> _WHAT IS BEING ASKED_:
Return every line below in which "Then" appears.

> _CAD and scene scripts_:

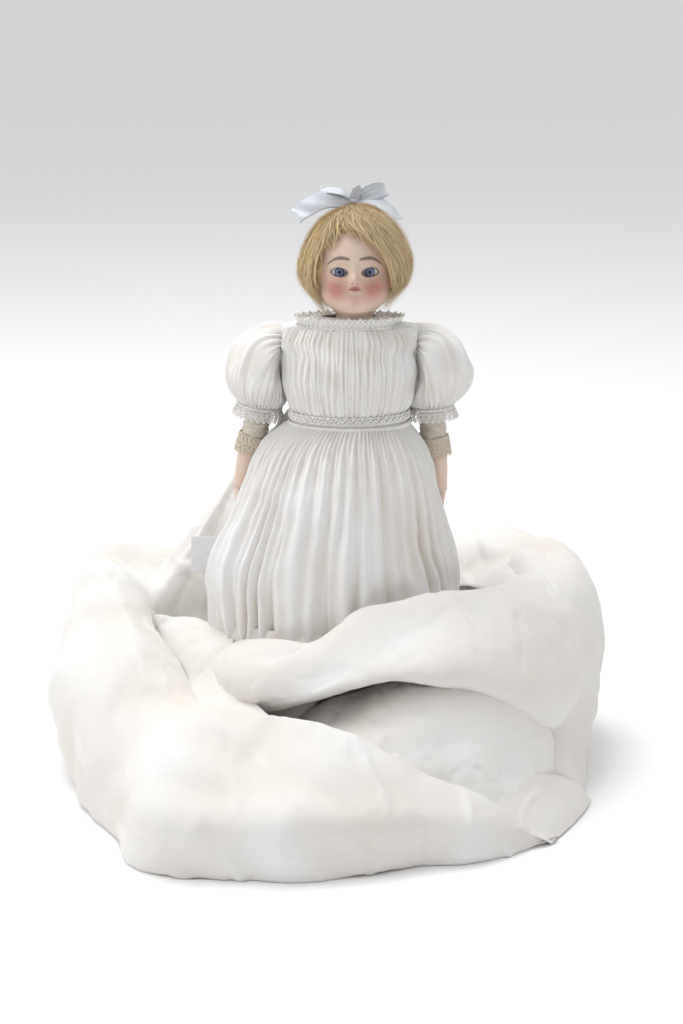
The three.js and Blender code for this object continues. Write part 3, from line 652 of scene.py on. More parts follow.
skirt_grid, round_skirt = fall(150, 620)
outwards = normals(skirt_grid, round_columns=True)
outwards *= np.sign((outwards * skirt_grid * np.array([1, 1, 0])).sum(-1).mean())
down_skirt = np.linspace(0, 1, 150)[:, None]
wander = 0.5 * np.sin(3 * round_skirt + 1) + 0.35 * np.sin(7 * round_skirt + 2 + 2.5 * down_skirt)
small = np.cos(104 * round_skirt + 3 * wander + 1.5 * np.sin(11 * round_skirt))
middle = np.cos(47 * round_skirt + 4.1 * wander + 1.1 * np.sin(down_skirt * 5 + 9 * round_skirt))
broad = 2 * np.abs(np.cos(12.5 * round_skirt + 3.4 * wander)) ** 0.75 - 1.15
lift = (small * 1.05 * (1 - smooth(0.1, 0.5, down_skirt)) * smooth(-0.03, 0.04, down_skirt)
        + middle * 1.25 * smooth(0.08, 0.32, down_skirt) * (1 - 0.6 * smooth(0.5, 0.9, down_skirt))
        + broad * 3.1 * smooth(0.2, 0.75, down_skirt)
        + ripple(skirt_grid, 70 * MM, 5) * 2.2 * smooth(0.15, 0.6, down_skirt)
        + ripple(skirt_grid * np.array([1, 1, 0.35]), 11 * MM, 6, 11) * 0.45
        * smooth(0.05, 0.3, down_skirt))
skirt_grid = skirt_grid + outwards * lift[..., None] * MM
cloth("skirt_fall", skirt_grid, "gathered", outwards, 0.30 - lift / 7.5, around=True,
                   cut=(1.05, 0.215))


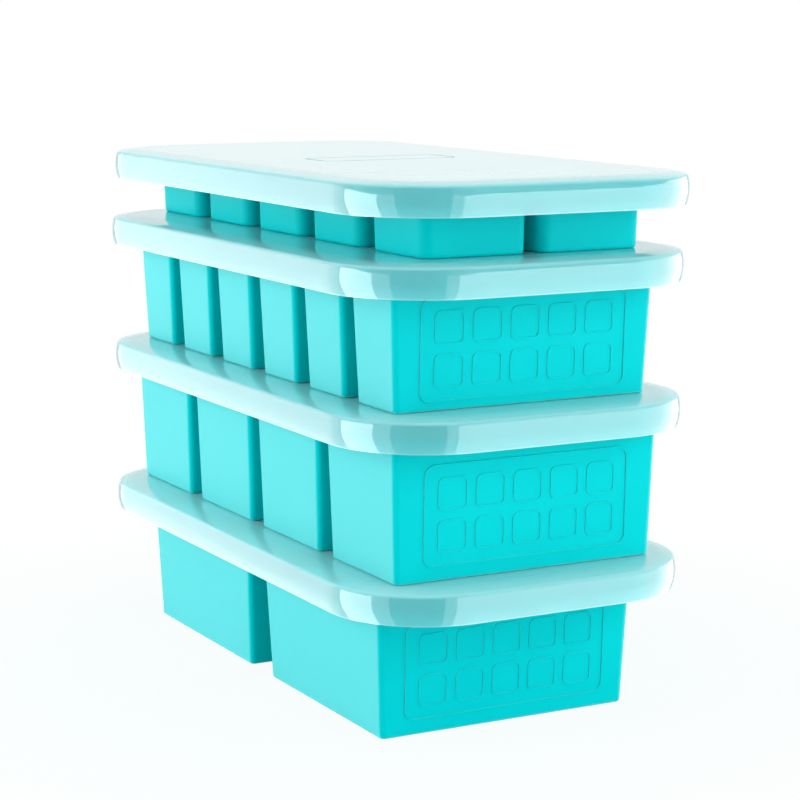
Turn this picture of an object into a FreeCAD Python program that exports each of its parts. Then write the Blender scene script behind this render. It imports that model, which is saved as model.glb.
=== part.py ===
import FreeCAD, Part
import math
import os
from FreeCAD import Vector

# A stack of four moulded freezer trays, each under its own lid.
# Millimetres. +X runs along the trays, +Z is up, and the origin is the middle of the
# stack's outline at the level of the surface that it stands on.

# Lid: one translucent cap, the same on every tray
LID_LENGTH = 270.0
LID_WIDTH = 138.7
LID_CORNER_RADIUS = 37.7
LID_HEIGHT = 11.9
LID_PLATE = 1.5
LID_WALL = 1.5
# The skirt is barrel shaped: it bulges at this height and draws in at its hem and shoulder
SKIRT_BULGE_HEIGHT = 4.6
HEM_INSET = 0.9
SHOULDER_DROP = 2.2
SHOULDER_INSET = 0.45
SHOULDER_CROWN = 0.3
# The lid's top is flat up to its border, which curves down gently to the shoulder
BORDER_INSET = 10.0
BORDER_DROP = 0.9
TOP_EDGE_INSET = 1.6
UNDERSIDE_INSET = 3.7
# A plain groove in the middle of the lid's top
LID_GROOVE_LENGTH = 22.0
LID_GROOVE_WIDTH = 58.0
LID_GROOVE_RADIUS = 5.0
LID_GROOVE_LINE = 0.9
LID_GROOVE_DEPTH = 0.3

# Tray: deck, rim and the wire inside the rim
RIM_CLEARANCE = 0.5
RIM_WIDTH = 6.0
RIM_DEPTH = 7.0
RIM_TOP_ROUND = 2.0
RIM_FOOT_ROUND = 1.6
RIM_ROOT_ROUND = 1.0
DECK_THICKNESS = 2.4
WIRE_DIAMETER = 3.0
WIRE_CLEARANCE = 0.05

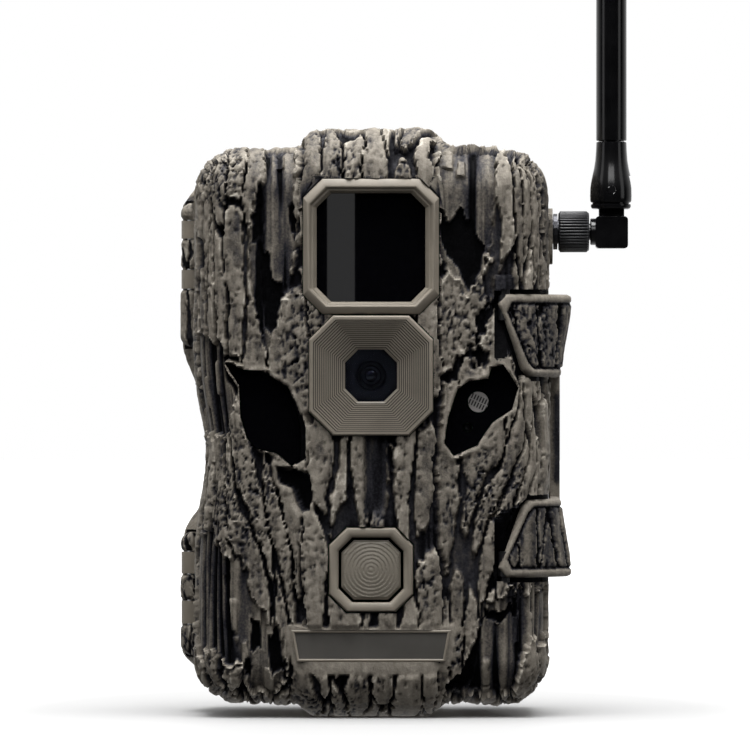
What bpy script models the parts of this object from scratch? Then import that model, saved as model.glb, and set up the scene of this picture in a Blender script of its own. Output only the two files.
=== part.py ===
"""A cellular trail camera with a bark-shaped case, as an assembly of separate parts.

The case is two shells that close on a hinge at the left. The rear housing holds the batteries and straps to a tree.
The front shell is the door: it carries the optics, the electronics, the latch and a folding antenna.

All sizes below are in millimetres, and make_object turns each finished mesh into metres.
X is to the right seen from the front, Y runs from the lens towards the tree, and Z is up.
The origin is on the flat foot of the rear housing.
"""

import math

import bmesh
import bpy
from mathutils import Matrix, Vector

MM = 0.001

# Case
HALF_WIDTH = 44.0
CASE_BOTTOM = 3.5
CASE_TOP = 142.5
CASE_MIDDLE = (CASE_BOTTOM + CASE_TOP) / 2
PARTING_Y = -12.0
FRONT_Y = PARTING_Y - 36.0
BACK_Y = PARTING_Y + 36.0
CORNER_R = 11.0
WALL = 2.5
RIM_GAP = 0.15
FIT_GAP = 0.3

# The raised band down the middle of the case, which makes the brow at the top and the foot at the bottom
SPINE_FLAT = 14.0
SPINE_EDGE = 20.0
BROW_RISE = 4.5
FOOT_DROP = CASE_BOTTOM
SPINE_PROUD = 2.0
BAND_FACE_Y = FRONT_Y - SPINE_PROUD
WAIST_DEPTH = 2.8
WAIST_Z = 66.0
WAIST_SPAN = 15.0

# Hinge
HINGE_X = -45.7
KNUCKLE_R = 2.6
KNUCKLE_RELIEF_R = KNUCKLE_R + 0.4
HINGE_PIN_R = 1.1
HINGE_BORE_R = 1.3
DOOR_KNUCKLES = ((107.75, 112.5), (120.5, 125.0), (22.5, 28.25), (35.25, 40.75))
REAR_KNUCKLES = ((93.0, 107.45), (112.8, 120.2), (125.3, 129.5), (14.5, 22.2), (28.55, 34.95), (41.05, 45.75))
HINGE_SPANS = {"hinge_pin_upper": (93.6, 129.1), "hinge_pin_lower": (15.1, 45.3)}

# Latch: a cover lever that pivots at its two front tips and folds round the corner
LATCH_TOP = 106.0
LATCH_BOTTOM = 35.0
LATCH_MIDDLE = (LATCH_TOP + LATCH_BOTTOM) / 2
BAR_TOP = 85.0
BAR_BOTTOM = 55.0
ARC_START = HALF_WIDTH - CORNER_R
ARC_END = ARC_START + CORNER_R * math.pi / 2
LATCH_END = ARC_END + 31.0
BAR_START = ARC_END + 16.0
LATCH_PIVOT_X = 33.6
LATCH_PIVOT_Y = FRONT_Y + 2.0
LATCH_BARREL_R = 2.4
LATCH_BARREL_HEIGHT = 12.6
LATCH_RELIEF_R = 3.3
LATCH_RELIEF_HEIGHT = 13.8
TRUNNION_R = 1.2
TRUNNION_LENGTH = 2.2
POCKET_GAP = 1.2

# Lens column
IR_CENTRE_Z = 118.3
LENS_CENTRE_Z = 85.6
PIR_CENTRE_Z = 37.0
BEZEL_BACK_Y = FRONT_Y + 3.5

# Antenna
PORT_Y = FRONT_Y + 22.0
PORT_Z = 122.0
PORT_FACE_X = 45.8
MAST_X = 60.8
TILT_Z = PORT_Z + 10.5
MAST_START_Z = 145.0
MAST_TOP_Z = 268.0

# Inside the door
BOARD_Y = (FRONT_Y + 18.0, FRONT_Y + 19.6)
PANEL_Y = (PARTING_Y - 3.0, PARTING_Y - 1.0)
PANEL_HALF_WIDTH = 38.2
PANEL_HALF_HEIGHT = 64.5
PANEL_CORNER_R = 8.0
RIM_DEPTH = 1.8
PANEL_SCREWS = ((-32.5, 18.0), (32.5, 18.0), (-32.5, 128.0), (32.5, 128.0))
SCREW_SHANK_R = 1.0
SCREW_HOLE_R = 1.3
POST_R = 3.0
GASKET_WIDTH = 1.8
DISPLAY_HALF = (20.0, 14.0)
DISPLAY_Z = 110.0
BUTTON_R = 3.4
BUTTON_Z = 82.0
BUTTONS = {"button_menu": -19.5, "button_up": -6.5, "button_down": 6.5, "button_ok": 19.5}
SWITCH_Z = 62.0
SWITCH_X = 15.0
SWITCH_TRAVEL = 6.0
CARD_Z = 52.0
CARD_HALF_HEIGHT = 12.0
CARD_X = (-34.0, -3.0)
USB_X = 19.0
USB_Z = 34.0

# Battery bay
CELL_R = 7.1
CELL_BODY = 49.0
CELL_NUB = 1.2
CELL_PITCH = 15.6
CELL_Y = 3.0
CELL_ROWS = (24.0, 74.6)
CHANNEL_WIDTH = 14.7
TRAY_Z = (16.6, 126.7)
TRAY_Y = (-6.0, 12.0)
TRAY_WALL = 1.4
TRAY_PLATE = 1.6

# Base and back
TRIPOD_Y = 7.5
TRIPOD_HOLE_R = 3.1
TRIPOD_INSERT_R = 4.9
JACK_X = 27.0
JACK_Y = 8.0
BRACKET_Y = BACK_Y + FIT_GAP
STRAP_PAD_Y = BRACKET_Y + 10.0
BRACKET_SCREWS_Z = (54.0, 92.0)

# Openings in the bark, as outlines in X and Z
SENSOR_OUTLINE = (
    (33.0, 88.0), (36.6, 82.5), (35.0, 77.2), (30.2, 74.0), (26.4, 68.4), (20.8, 65.8),
    (18.6, 68.8), (19.6, 75.2), (21.9, 82.0), (24.4, 83.8), (29.5, 84.6), (30.4, 87.4),
)
KNOT_OUTLINE = (
    (-36.2, 88.4), (-31.8, 86.8), (-27.3, 86.5), (-21.0, 82.5), (-19.6, 79.0), (-17.9, 72.6),
    (-17.9, 64.6), (-19.8, 63.2), (-23.6, 66.4), (-29.0, 67.6), (-30.8, 70.0), (-32.4, 75.2), (-32.8, 83.2),
)
WINDOW_Y = (FRONT_Y + 2.6, FRONT_Y + 7.0)
PHOTOCELL = (26.9, 79.0)
PHOTOCELL_R = 2.6
STATUS_LED = (24.2, 72.6)
STATUS_LED_R = 1.0

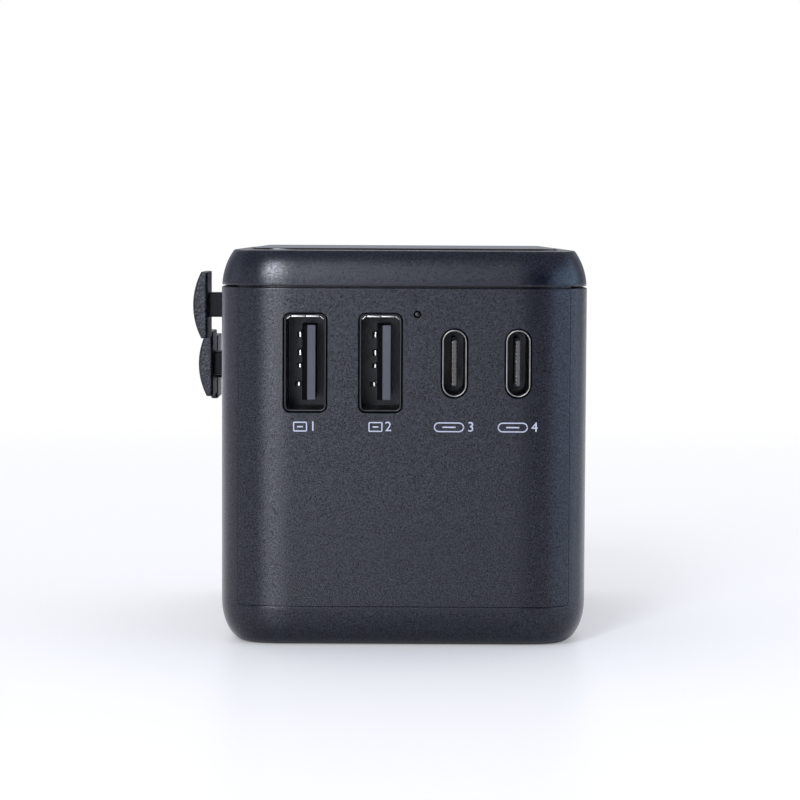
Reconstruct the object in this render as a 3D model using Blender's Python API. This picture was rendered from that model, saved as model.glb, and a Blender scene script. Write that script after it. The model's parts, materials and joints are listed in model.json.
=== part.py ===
"""Universal travel adapter with a USB charger, as an assembly of separate solids.

All sizes below are in millimetres and become metres where a mesh is made. +Z is up. The USB face looks
along -Y, the slider knobs stand on the -X side, the universal socket is on top, and the plugs come out of
the bottom. The origin is the centre of the bottom face that the adapter stands on.
"""

import math

import bmesh
import bpy
from mathutils import Vector

MM = 0.001
GAP = 0.3  # clearance between neighbouring solids

# Casing
WIDTH, DEPTH, HEIGHT = 49.6, 68.0, 53.0
WALL = 1.8
CORNER_R = 8.0  # upright corners
BOTTOM_RUN, BOTTOM_RISE = 3.2, 5.6  # the edge between the sides and the bottom, a quarter of an ellipse
DRAFT = 0.06  # the sides lean in by this much at the bottom
SEAM_Z = 48.0  # top of the main housing
CAP_SIDE_R = 8.4  # the top cover's sides curve in along an arc
CAP_EDGE_R = 0.4
CORNER_STEPS = 6
HALF_X, HALF_Y = WIDTH / 2, DEPTH / 2
FRONT = -HALF_Y
INNER_X, INNER_Y = HALF_X - WALL, HALF_Y - WALL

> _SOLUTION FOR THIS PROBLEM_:
Turn this picture of an object into a FreeCAD Python program that exports each of its parts. Then write the Blender scene script behind this render. It imports that model, which is saved as model.glb.
What bpy script models the parts of this object from scratch? Then import that model, saved as model.glb, and set up the scene of this picture in a Blender script of its own. Output only the two files.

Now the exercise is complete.